* **Written exercise**
Scan the records below for the word "More" and give only the number of lines that hold it.
>> BEGIN Exercise data
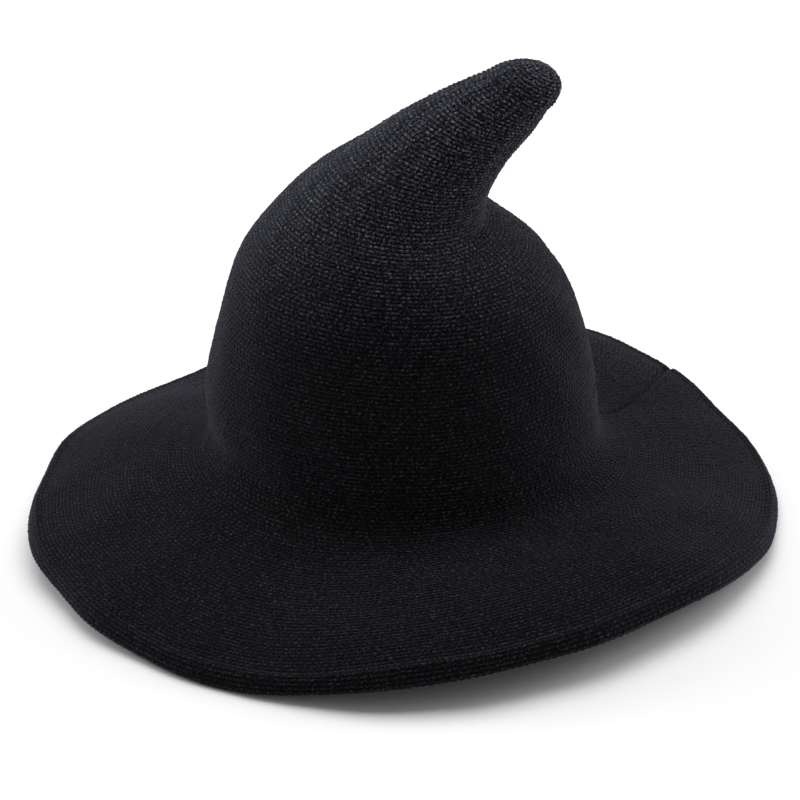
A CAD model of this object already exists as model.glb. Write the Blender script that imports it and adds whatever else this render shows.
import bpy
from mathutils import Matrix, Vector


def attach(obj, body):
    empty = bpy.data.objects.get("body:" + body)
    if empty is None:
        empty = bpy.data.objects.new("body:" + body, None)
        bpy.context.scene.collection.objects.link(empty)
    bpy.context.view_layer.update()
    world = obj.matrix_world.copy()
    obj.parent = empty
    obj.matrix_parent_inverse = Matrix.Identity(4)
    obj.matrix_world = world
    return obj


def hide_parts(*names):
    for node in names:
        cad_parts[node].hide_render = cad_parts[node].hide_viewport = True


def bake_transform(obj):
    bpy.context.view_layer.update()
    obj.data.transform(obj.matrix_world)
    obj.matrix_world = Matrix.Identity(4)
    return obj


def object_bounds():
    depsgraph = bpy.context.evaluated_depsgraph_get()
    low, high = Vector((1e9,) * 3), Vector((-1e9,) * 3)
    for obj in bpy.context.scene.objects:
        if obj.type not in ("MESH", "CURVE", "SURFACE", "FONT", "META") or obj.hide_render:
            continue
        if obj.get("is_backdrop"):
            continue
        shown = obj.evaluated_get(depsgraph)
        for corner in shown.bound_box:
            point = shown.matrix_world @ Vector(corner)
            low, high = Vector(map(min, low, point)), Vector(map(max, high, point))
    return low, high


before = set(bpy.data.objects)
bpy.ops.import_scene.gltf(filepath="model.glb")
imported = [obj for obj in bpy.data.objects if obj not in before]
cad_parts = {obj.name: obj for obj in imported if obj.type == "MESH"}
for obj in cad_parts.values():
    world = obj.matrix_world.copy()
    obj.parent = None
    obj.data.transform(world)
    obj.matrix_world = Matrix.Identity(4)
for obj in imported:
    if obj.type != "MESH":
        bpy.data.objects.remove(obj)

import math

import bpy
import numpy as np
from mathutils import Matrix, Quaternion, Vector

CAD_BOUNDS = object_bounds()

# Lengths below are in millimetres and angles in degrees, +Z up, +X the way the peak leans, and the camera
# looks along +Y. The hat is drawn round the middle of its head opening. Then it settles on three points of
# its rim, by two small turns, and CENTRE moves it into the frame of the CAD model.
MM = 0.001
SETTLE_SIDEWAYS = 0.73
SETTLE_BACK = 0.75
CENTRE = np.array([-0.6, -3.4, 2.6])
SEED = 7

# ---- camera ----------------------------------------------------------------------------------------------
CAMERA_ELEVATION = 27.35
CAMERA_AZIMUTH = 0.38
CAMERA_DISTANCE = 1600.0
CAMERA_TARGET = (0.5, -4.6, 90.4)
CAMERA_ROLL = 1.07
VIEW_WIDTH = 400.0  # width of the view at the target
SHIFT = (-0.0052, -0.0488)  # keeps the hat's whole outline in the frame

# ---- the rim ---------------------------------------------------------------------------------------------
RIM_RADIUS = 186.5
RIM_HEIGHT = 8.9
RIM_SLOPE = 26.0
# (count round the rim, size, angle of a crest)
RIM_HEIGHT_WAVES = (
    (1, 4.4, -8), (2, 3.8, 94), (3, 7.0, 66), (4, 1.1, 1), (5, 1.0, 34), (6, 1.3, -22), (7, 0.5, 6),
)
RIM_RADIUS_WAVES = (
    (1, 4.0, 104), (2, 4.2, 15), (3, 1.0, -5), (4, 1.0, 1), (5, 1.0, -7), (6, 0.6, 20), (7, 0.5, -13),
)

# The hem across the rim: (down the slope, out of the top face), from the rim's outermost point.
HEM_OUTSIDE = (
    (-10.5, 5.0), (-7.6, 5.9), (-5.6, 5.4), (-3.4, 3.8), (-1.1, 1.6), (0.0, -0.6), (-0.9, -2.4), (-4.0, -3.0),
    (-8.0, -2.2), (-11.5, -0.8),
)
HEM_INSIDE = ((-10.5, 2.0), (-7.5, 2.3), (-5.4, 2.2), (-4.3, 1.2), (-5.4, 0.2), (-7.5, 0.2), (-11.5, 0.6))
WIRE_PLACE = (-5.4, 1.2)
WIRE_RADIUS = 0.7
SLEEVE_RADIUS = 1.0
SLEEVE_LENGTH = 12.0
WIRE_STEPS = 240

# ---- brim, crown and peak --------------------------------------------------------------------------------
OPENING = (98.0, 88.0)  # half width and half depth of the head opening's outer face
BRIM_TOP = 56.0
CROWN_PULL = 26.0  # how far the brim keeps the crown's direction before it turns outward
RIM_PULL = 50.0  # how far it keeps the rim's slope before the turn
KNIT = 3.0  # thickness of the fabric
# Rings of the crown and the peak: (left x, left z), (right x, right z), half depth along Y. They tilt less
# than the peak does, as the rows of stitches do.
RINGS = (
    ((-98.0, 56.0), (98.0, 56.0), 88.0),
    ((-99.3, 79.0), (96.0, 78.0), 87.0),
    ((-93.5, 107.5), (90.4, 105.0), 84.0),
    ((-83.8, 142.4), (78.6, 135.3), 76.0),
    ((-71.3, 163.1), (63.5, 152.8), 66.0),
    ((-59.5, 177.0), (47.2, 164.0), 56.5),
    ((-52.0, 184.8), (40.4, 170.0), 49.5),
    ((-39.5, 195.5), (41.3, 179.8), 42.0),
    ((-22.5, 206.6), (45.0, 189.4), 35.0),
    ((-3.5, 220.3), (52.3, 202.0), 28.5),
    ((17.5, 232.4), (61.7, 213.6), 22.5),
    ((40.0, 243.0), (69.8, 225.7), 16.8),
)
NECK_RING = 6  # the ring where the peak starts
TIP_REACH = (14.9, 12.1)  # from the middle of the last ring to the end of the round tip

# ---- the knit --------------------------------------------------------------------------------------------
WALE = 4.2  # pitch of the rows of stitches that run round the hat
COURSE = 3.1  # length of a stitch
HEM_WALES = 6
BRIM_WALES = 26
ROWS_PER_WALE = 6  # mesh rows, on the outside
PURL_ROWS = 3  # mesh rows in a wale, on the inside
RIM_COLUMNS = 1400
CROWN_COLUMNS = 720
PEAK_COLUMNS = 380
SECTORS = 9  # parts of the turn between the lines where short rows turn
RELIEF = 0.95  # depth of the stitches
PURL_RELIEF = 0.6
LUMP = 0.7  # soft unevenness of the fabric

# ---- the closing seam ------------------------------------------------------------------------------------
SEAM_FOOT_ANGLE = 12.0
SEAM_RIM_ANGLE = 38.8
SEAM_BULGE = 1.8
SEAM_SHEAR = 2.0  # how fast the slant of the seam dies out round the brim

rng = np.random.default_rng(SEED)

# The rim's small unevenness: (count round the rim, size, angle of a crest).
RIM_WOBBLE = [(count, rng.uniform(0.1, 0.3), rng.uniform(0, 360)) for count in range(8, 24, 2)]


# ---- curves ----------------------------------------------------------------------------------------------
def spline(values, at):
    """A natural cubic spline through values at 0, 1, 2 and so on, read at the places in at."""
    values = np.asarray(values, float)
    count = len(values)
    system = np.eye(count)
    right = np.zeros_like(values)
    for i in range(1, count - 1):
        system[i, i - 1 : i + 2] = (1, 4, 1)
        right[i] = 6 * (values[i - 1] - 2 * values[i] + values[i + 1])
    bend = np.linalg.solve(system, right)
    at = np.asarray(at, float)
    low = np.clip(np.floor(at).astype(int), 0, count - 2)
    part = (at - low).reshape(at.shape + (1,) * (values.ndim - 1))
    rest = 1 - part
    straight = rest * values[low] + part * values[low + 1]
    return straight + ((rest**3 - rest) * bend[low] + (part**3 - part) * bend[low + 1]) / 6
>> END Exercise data
>> BEGIN Exercise data
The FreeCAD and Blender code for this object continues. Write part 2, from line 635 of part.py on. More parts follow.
>> END Exercise data
>> BEGIN Exercise data
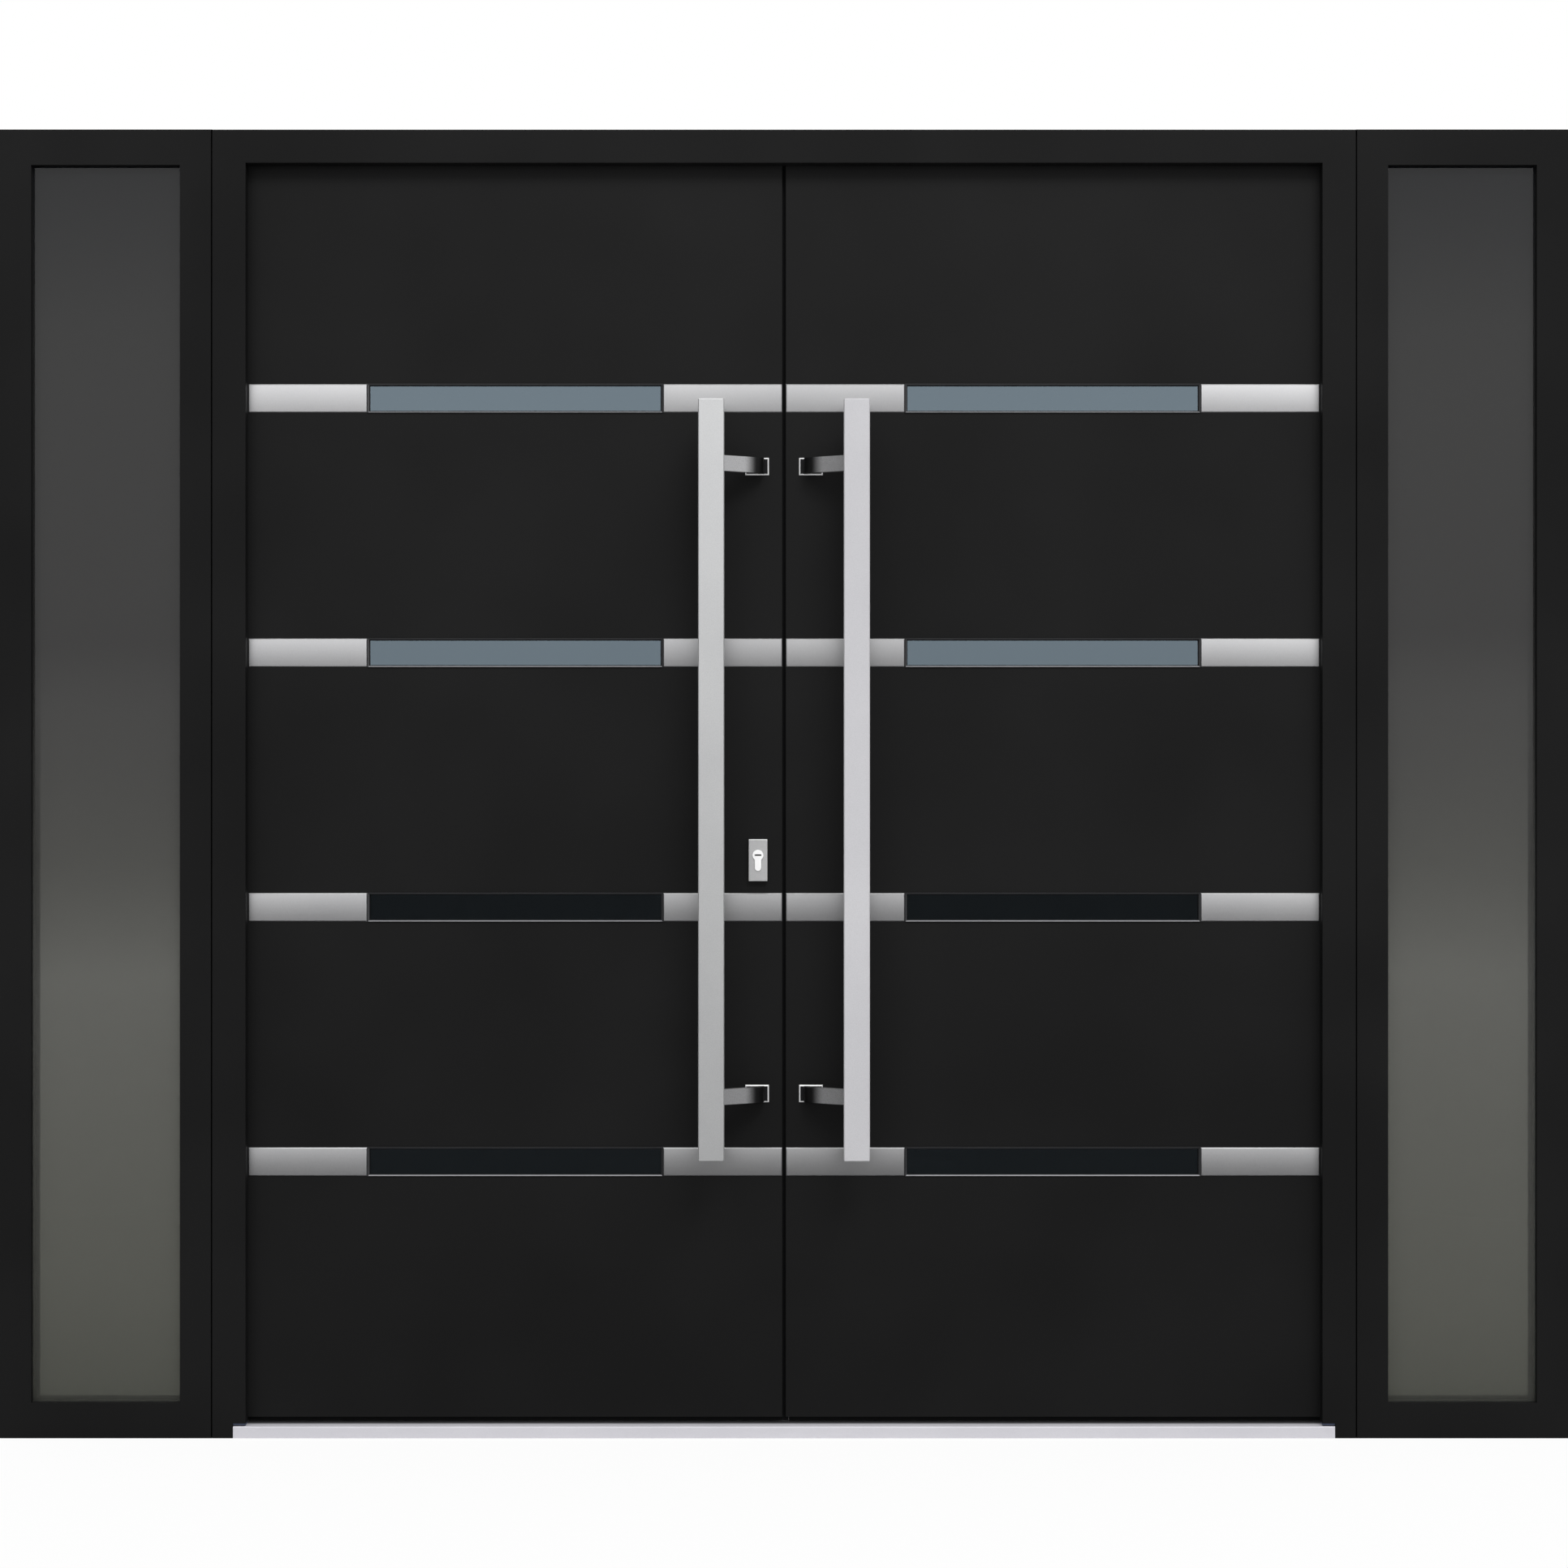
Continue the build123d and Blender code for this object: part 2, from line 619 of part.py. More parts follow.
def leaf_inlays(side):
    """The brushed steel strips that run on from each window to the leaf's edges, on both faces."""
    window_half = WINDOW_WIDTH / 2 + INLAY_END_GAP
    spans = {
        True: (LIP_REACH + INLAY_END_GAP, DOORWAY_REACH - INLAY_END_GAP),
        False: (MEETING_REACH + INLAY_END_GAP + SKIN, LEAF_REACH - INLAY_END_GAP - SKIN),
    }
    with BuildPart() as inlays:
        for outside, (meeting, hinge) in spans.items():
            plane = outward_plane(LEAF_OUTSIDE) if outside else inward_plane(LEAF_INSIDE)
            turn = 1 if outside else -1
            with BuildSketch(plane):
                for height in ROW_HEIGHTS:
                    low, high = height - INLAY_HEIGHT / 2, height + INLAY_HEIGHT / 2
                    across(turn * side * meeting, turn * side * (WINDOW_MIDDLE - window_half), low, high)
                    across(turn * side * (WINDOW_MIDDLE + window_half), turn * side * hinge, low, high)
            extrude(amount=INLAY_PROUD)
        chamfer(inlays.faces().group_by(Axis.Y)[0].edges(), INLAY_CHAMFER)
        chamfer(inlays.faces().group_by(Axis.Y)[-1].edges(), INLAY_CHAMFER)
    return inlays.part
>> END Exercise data
* **Correct output**
2